After losing All-MVC first team performer Kristin Turk and coming off a 15-15 season that saw the team exit in the quarterfinals of the 2011 State Farm Missouri Valley Conference Championship, the Bulldogs haven’t been harassed by expectations.
They did, after all, lose their best scorer, and they did only win half of their games last season. But perhaps flying under the radar is exactly what this team needs.
Despite being picked to finish seventh in the conference, Drake is boasting its deepest squad in years. Also, health and experience are finally on the Bulldogs’ side. That and the presence of senior center Rachael Hackbarth.
“We are excited about the play of Rachael Hackbarth,” head coach Amy Stephens said at Drake women’s basketball media day. “She ended the season in her last seven games averaging almost 25 points a game. She had a great offseason, she worked hard to improve and add some things to her game. In the last nine or 10 games of the season, she came into her own and really started becoming the consistent player that we thought she could be.”
Hackbarth averaged 14.6 points and 8.1 rebounds per game last season. With Turk gone, Hackbarth will face double-teams and triple-teams, and the Bulldogs will have to spread the floor in order to give their shooters open looks.
“If they’re going to be double-teaming and triple-teaming, we’re going to make them pay,” Hackbarth said. “Almost anyone on the team can shoot the three.”
Along with Hackbarth, the Bulldogs will also have senior Amber Wollschlager and reshirt junior Brittnye McSparron return.
McSparron injured her knee her sophomore season and then missed her entire junior season when she re-injured her knee. Her return will bring a lot of quickness and explosiveness to the point guard position, and it will allow junior Kayla Person to switch to her natural shooting guard position.
“It’s been really difficult, just because I had never been injured until I got to college,” McSparron said. “Just when things start going well again, I get injured again, which is really tough. It has been a struggle sitting out. I feel like I’ve been sitting out more than I’ve played.”
Wollschlager also returns after averaging 7.4 points per game last season.
“Personally, I just want to have an overall successful year,” Wollschlager said. “I want to win, don’t get me wrong. I want to have a successful season as far as that goes. But I also want the chemistry to keep it as it has been this year.”
But the Bulldogs have to get used to life without Turk and to adjust to the new offensive principles that first-year assistant coach Kirk Crawford brought over to the program.
“I think we’re getting a better grasp of it now because we’ve been doing it a lot in practice and stuff like that,” McSparron said. “A lot of those plays that we do are just basketball reads. To play D-I (Division I), you’ve got to have a basketball IQ.”
Hackbarth said she believes that they will be able to execute a balanced attack on the offensive side of the ball.

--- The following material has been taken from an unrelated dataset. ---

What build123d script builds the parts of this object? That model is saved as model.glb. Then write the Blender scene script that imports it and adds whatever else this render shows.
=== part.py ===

“Last season, we were more two-dimensional between me and Turk,” Hackbarth said. “This season I think our strength is the balanced attack that we are going to have. Getting the ball to the right person for the right shot is something that we’ve been working on.”
The Bulldogs will have the depth that they have missed in recent years. Along with Person, McSparron, Wollschlager and Hackbarth, a lot is expected from junior Stephanie Running and sophomore Morgan Reid. Coming off the bench, the Bulldogs will have the 3-point shooting of sophomore Alyssa Marschner and redshirt freshman Carly Grenfell at their disposal.

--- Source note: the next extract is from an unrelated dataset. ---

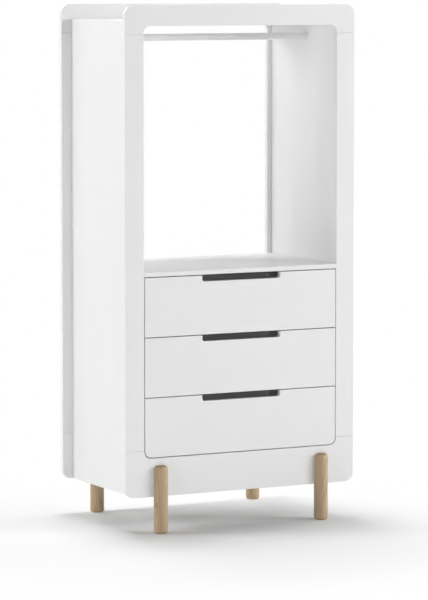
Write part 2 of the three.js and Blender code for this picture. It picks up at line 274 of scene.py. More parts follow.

“I think it will help us because a lot of teams in the conference don’t have that depth,” Person said. “When we have people who can go 19, 20 minutes a game and then we have freshmen that can easily come in and play, I think that’s a huge factor for our team. To have 13 healthy players in practice, you get better that way.”
The Bulldogs welcomed four freshmen to their program: Symone Daniels, Liza Heap, Kyndal Clark and Cara Lutes. All four of them might be expected to contribute right away.

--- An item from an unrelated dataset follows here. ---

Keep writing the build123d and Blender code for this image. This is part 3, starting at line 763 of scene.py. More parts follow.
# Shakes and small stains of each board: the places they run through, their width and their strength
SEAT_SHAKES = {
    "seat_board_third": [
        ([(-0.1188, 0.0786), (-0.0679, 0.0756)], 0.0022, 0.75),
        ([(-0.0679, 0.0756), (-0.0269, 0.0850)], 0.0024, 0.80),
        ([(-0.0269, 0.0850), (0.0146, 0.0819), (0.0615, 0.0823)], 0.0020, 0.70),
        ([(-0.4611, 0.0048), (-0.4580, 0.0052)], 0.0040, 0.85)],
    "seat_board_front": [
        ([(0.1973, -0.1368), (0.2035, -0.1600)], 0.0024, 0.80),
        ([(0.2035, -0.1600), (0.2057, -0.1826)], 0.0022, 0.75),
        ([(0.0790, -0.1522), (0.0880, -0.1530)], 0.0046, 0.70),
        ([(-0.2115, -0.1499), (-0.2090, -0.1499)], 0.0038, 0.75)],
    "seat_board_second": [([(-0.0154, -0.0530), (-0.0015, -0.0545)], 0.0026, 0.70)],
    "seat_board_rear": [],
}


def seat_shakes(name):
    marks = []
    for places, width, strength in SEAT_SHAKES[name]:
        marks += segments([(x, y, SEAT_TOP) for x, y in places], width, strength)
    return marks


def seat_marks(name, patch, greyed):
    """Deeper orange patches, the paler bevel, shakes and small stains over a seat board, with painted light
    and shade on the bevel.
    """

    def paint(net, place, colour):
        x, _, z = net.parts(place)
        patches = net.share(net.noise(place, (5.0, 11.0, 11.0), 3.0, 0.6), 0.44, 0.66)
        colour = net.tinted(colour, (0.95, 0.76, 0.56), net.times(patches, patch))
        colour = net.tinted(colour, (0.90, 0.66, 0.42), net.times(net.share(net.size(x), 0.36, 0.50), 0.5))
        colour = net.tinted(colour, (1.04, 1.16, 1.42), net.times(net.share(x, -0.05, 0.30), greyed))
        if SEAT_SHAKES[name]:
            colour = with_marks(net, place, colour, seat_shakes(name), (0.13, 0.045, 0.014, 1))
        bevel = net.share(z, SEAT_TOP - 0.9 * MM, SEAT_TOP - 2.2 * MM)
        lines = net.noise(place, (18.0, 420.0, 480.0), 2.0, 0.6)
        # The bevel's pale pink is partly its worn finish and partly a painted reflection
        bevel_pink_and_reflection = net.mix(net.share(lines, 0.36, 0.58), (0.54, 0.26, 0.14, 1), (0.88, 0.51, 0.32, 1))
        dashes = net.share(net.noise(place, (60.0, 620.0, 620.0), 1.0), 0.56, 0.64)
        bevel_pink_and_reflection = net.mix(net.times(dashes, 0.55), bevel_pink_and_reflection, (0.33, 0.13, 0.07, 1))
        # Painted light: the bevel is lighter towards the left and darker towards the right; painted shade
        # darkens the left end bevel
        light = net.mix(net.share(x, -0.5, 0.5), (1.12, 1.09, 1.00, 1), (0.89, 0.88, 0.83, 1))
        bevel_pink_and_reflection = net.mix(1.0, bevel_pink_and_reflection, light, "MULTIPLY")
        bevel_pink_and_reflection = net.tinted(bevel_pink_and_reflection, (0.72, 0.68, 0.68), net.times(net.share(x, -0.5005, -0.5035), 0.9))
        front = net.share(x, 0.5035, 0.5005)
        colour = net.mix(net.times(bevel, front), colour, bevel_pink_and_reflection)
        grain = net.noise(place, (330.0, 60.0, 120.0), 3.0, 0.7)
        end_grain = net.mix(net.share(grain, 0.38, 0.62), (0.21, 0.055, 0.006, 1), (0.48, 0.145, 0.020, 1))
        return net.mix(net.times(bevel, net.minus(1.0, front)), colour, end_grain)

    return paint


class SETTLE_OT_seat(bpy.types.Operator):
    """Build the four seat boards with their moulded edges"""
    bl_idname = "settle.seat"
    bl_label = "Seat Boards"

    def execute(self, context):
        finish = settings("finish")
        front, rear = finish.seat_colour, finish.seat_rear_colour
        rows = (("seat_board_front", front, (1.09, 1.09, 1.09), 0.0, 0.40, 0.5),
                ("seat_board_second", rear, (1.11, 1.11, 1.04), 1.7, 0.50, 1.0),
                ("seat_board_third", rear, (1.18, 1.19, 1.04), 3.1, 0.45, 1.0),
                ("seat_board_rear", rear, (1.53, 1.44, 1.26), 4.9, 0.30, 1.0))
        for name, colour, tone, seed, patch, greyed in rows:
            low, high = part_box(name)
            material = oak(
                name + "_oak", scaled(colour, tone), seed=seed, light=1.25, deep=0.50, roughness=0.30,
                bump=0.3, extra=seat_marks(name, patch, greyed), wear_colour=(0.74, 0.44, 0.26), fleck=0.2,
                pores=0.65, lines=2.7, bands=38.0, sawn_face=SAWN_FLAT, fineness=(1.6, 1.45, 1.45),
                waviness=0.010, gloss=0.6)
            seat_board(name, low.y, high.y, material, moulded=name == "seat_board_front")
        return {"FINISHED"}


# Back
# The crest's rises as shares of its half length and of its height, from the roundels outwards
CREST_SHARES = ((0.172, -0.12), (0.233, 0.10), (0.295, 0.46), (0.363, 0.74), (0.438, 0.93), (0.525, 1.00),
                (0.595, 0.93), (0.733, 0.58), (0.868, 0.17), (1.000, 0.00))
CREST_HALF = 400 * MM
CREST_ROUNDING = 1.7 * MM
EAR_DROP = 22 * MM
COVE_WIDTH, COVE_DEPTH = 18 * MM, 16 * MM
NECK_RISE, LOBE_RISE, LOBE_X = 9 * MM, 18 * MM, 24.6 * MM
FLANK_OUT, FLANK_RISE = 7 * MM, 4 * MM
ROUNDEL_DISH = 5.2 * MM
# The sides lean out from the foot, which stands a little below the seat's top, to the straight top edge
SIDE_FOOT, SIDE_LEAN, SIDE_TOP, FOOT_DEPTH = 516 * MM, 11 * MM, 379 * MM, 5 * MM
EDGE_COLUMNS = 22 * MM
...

Missouri State and Northern Iowa are considered the class of the conference, but the Bears lost some key players to graduation, and the Panthers recently lost star point guard Jacqui Kalin to a season-ending injury.
The Bulldogs understand that they can make a splash in the MVC. They have the depth and the experience to make a run.
“Being picked seventh, teams seem to think there are no expectations for us,” Person said. “For us, that’s like big-time motivation. We’re the underdog. We’re going to do everything in our power to be an upper-half team. We go in day in and day out every day thinking about what can we do to make ourselves better, and so that we can prove (to) ourselves that we are not a seventh-place team.”
Bottom Line
The Bulldogs face tough competition in the MVC. But Hackbarth will command the middle, and depth and athleticism will carry this team to a surprising season.